This apart, we believe that uncertainty over utilisation of cash proceeds from
the Abbott deal remains an overhang on the stock. We thus reiterate our SELL
rating on PIHC with a target price of Rs 480 (7% downside).
Buyback announcement: PIHC has declared the buyback of its shares up to 20%
of its equity. Current equity capital stands at Rs 418mn (face value: Rs 2, no of
shares: 209mn). The company can buy back up to 418mn shares and the total
outgo can touch Rs 25bn. Promoters will tender their shares to match the
participation from non-promoters, implying that the shareholding pattern (52%
promoters, 48% non-promoters) will remain unchanged after the buyback. The
buyback process is expected to be completed by Feb ’11.

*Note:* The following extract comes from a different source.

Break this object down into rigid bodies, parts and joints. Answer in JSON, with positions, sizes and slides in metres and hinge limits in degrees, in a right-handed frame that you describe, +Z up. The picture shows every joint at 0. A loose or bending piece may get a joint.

Buyback price not attractive: If we assume the CMP as the price post open offer,
the pre-tax return will be 3%—an unattractive proposition in view. Besides, there
is a significant downside to the CMP as it factors in the NPV from the current
cash balance that should go down as Rs 25bn will be utilised for the buyback.
Results impacted by one-offs: For Q2FY11, PIHC reported a 26% decline in sales
and a loss at operating and PBT levels (before exceptional items). The company’s
performance was impacted by several one-offs, mainly because Q2FY11 was the
transition period for the Abbott deal.
Uncertainty over cash utilisation remains an overhang, Reiterate Sell: We
remain cautious on the stock due to the risk associated with the utilisation of
cash proceeds from the Abbott deal. Therefore, while the NPV of these cash
proceeds is Rs 480, we ascribe a 20% discount to this value; our risk adjusted
NPV thus stands at Rs 380. The valuation of the remaining business is Rs 100.
The total target price is Rs 480, a 7% downside from current levels. Maintain
SELL.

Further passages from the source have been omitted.